Anyone who visited Decode: Digital Design Sensations at the Victoria and Albert museum was greeted with a multitude of disparate art objects (from painting by body movement to woven mirrors that offered projected silhouettes) promising to codify media art’s principles: essentially, one defined by digitally enabled interaction. This interaction principle is repeatedly heralded as the innovation for many media art objects; however, often many of the media art objects at Decode and other “new media” shows feel like a one trick pony, whereby a certain action allows for a set responses–the object’s response, unlike the human audience, is dependent upon a feedback loop defined by it’s creator.
We Make Money Not Art points us to a different type of interaction autonomy for media art objects at El proceso como paradigma – Process Becomes Paradigm. Focusing on the Marloes de Valk and Aymeric Mansoux’s Hello Process!, an ordinary printer machine (perhaps circa the late 1980s) allows for minute pieces of code to interact with each other, consume one another and birth other pieces of code, creating a veritable ecology of interactions:
In this file, each block can be occupied by a small piece of code. Every piece of code has its own strategy. Some try to conquer as many blocks as possible, others simply target one specific piece of code or an unsuspecting neighbour. When the process is set in motion, all blocks are executed one after the other. This results in a battle between the file’s inhabitants. After forty iterations, a fresh file is created with a new combination of code.
Each piece of code has a special ID. This ID is sent to the printer every time the block is loaded in which the code is residing. Each printed line represents the result of one battle cycle. 128 small graphical representations of code are printed. This process repeats 40 times, creating a map of abstract patterns depicting the changes that took place.

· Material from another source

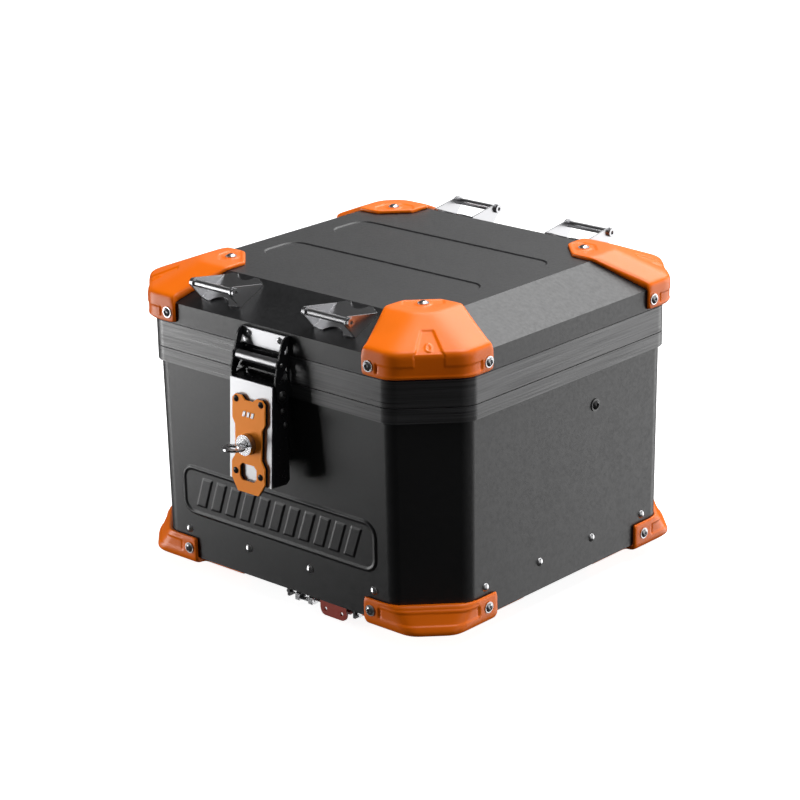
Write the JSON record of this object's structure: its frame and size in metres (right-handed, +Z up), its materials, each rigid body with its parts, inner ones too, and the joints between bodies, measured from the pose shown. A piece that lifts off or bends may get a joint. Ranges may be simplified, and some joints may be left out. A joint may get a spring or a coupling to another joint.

A key distinction with this piece is that interaction, here, is limited to within the machine. Presence is generated by numerous sheets of paper that make the human audience a witness as opposed to genesis of interaction. With this type of process, the machine moves closer to its own autonomy, which questions whether it may have its own sense of self or own subjectivity? Moreover, how does its own ecology reconfigure the dynamics between the man/machine paradigm?